When credit gets too tight, it’s like throwing a wrench into the gears of that whole system, and commerce grinds to a halt. When commerce grinds to a halt we get a recession, or worse.

That is the fear that is behind the current attempt to “rescue” the U.S. financial system fast, but it is just abstract enough to be a non-issue for the average person. We all see that DJIA looping up and down like an out-of-control hang glider, and we think, that’s nuts. Those guys deserve to fail.

What is harder to understand is that, if those guys fail, they will retire to their homes in Martha’s Vineyard and Connecticut and Vale, and we will lose our jobs and wait in line to buy milk because, if you don’t buy it on the day it comes in, you don’t get any.

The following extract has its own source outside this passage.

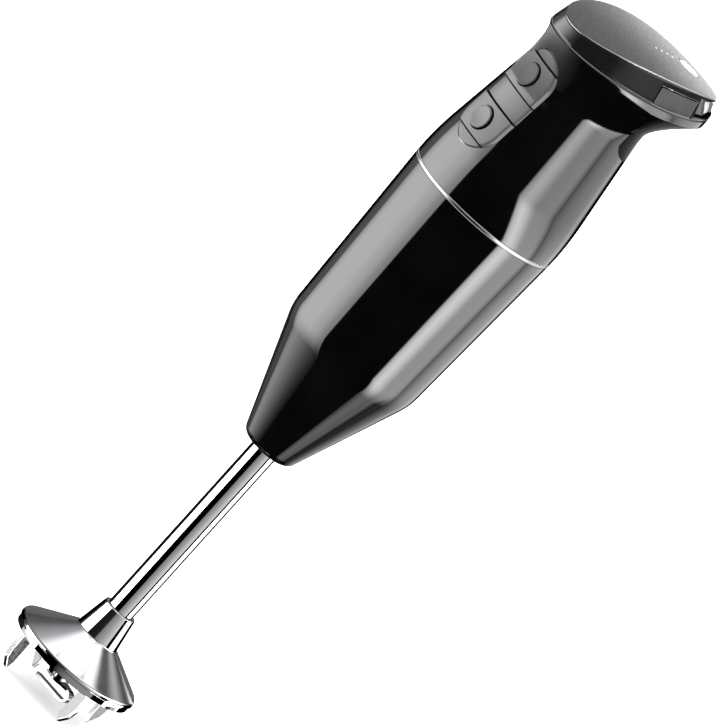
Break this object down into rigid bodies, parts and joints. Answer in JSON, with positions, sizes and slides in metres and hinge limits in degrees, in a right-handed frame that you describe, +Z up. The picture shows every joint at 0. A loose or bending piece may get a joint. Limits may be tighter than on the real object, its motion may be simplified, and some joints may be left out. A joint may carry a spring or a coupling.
{
  "type": "immersion blender",
  "caption": "Cordless immersion blender: tapered body with oval overhanging head, button pad, bright shaft tube and bell guard with prongs round a spinning blade.",
  "frame": {"origin": "on the drive axis, in the plane of the four prong tips that the blender stands on", "axes": "+Z up along the drive axis, -Y towards the side with the speed buttons, +Y towards the overhanging rear of the head, +X to the right"},
  "size_m": [0.0768, 0.0948, 0.3959],
  "materials": {
    "gloss_black": "high gloss moulded black",
    "cap_black": "semi-gloss dark grey",
    "lid_grey": "fine-textured satin dark grey",
    "pad_grey": "soft-touch light grey",
    "trim_silver": "satin",
    "chrome_tube": "polished",
    "guard_steel": "polished cast",
    "blade_steel": "pressed stainless steel",
    "shaft_steel": "ground",
    "bronze": "sintered bronze",
    "seal_rubber": "matte",
    "spider_rubber": "moulded elastomer",
    "motor_steel": "zinc plated",
    "lamination": "stacked laminations",
    "magnet": "sintered",
    "copper": "enamelled copper wire",
    "gold_contact": "plated",
    "carbon": "pressed carbon",
    "inner_plastic": "moulded",
    "board_green": "solder mask",
    "cell_wrap": "shrink-wrapped cell",
    "wire": "insulated wire",
    "nickel": "nickel",
    "lens_white": "translucent white"
  },
  "bodies": {
    "body": {"guard": "guard_steel", "lower_bush": "bronze", "shaft_seal": "seal_rubber", "shaft_tube": "chrome_tube", "upper_bush": "bronze", "tube_nut": "motor_steel", "motor_housing": "gloss_black", "motor_bracket": "inner_plastic", "rubber_mount": "seal_rubber", "motor_screws": "motor_steel", "motor_can": "motor_steel", "motor_magnets": "magnet", "front_bearing": "shaft_steel", "rear_bearing": "shaft_steel", "motor_end_cap": "inner_plastic", "brush_holders": "gold_contact", "carbon_brushes": "carbon", "brush_springs": "motor_steel", "bulkhead": "inner_plastic", "housing_screws": "motor_steel", "motor_leads": "wire", "trim_ring": "trim_silver", "handle_shell": "gloss_black", "bay_floor": "inner_plastic", "bay_contacts": "gold_contact", "control_board": "board_green", "button_switches": "inner_plastic", "button_springs": "motor_steel", "button_pad": "pad_grey"},
    "rotor": {"drive_shaft": "shaft_steel", "drive_pin": "shaft_steel", "shaft_clip": "motor_steel", "shaft_coupling": "motor_steel", "coupling_spider": "spider_rubber", "motor_coupling": "motor_steel", "cooling_fan": "inner_plastic", "motor_shaft": "shaft_steel", "armature_core": "lamination", "armature_windings": "copper", "commutator": "copper"},
    "blade": {"blade_hub": "blade_steel", "blade": "blade_steel"},
    "upper_button": {"upper_button": "pad_grey"},
    "lower_button": {"lower_button": "pad_grey"},
    "battery_pack": {"cell_carrier": "inner_plastic", "battery_cells": "cell_wrap", "cell_straps": "nickel", "pack_contacts": "gold_contact", "cap_base": "inner_plastic", "pack_screws": "motor_steel", "cap_ring": "cap_black", "latch_springs": "motor_steel", "charge_board": "board_green", "charge_port": "inner_plastic", "charge_contacts": "lens_white", "charge_leds": "lens_white", "status_lens": "lens_white", "lid_plate": "lid_grey"},
    "right_latch": {"right_latch": "cap_black"},
    "left_latch": {"left_latch": "cap_black"}
  },
  "joints": [
    {"name": "drive_spin", "type": "hinge", "parent": "body", "child": "rotor", "pos_m": [0, 0, 0.1], "axis": [0, 0, 1], "continuous": true},
    {"name": "blade_pull_off", "type": "slide", "parent": "rotor", "child": "blade", "axis": [0, 0, -1], "range_m": [0, 0.03]},
    {"name": "upper_button_press", "type": "slide", "parent": "body", "child": "upper_button", "axis": [0, 0.9907, -0.1357], "range_m": [0, 0.001], "stiffness_N_per_m": 2000},
    {"name": "lower_button_press", "type": "slide", "parent": "body", "child": "lower_button", "axis": [0, 0.9907, -0.1357], "range_m": [0, 0.001], "stiffness_N_per_m": 2000},
    {"name": "battery_pack_lift", "type": "slide", "parent": "body", "child": "battery_pack", "axis": [0, 0, 1], "range_m": [0, 0.09]},
    {"name": "right_latch_press", "type": "slide", "parent": "battery_pack", "child": "right_latch", "axis": [-1, 0, 0], "range_m": [0, 0.0012], "stiffness_N_per_m": 2000},
    {"name": "left_latch_press", "type": "slide", "parent": "battery_pack", "child": "left_latch", "axis": [1, 0, 0], "range_m": [0, 0.0012], "stiffness_N_per_m": 2000}
  ]
}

I believe that the truth is that that might happen anyway, no matter what Congress does or doesn’t do. But I also think part of the problem right now is the complexity of the situation and opaque nature of the mess our economy is currently in. The stock market is only the thermometer, and it seems to be a broken thermometer at that: One that works sometimes and other times seems completely, psychotically detached from any day-to-day reality.

The excesses of the financial world and the real estate bubble have left us with a loss of trust in our leaders and our business, and they in turn have all lost trust in each other. Nothing good happens financially in an environment in which there is no trust, and once lost, trust is a very hard commodity to lay one’s hands on.

So it’s no wonder that the American people are overwhelmingly against any government intervention in this historic economic mess. What is frightening is that by the time people do realize that this mess is going to hit them personally, and hit them hard, it may well be too late.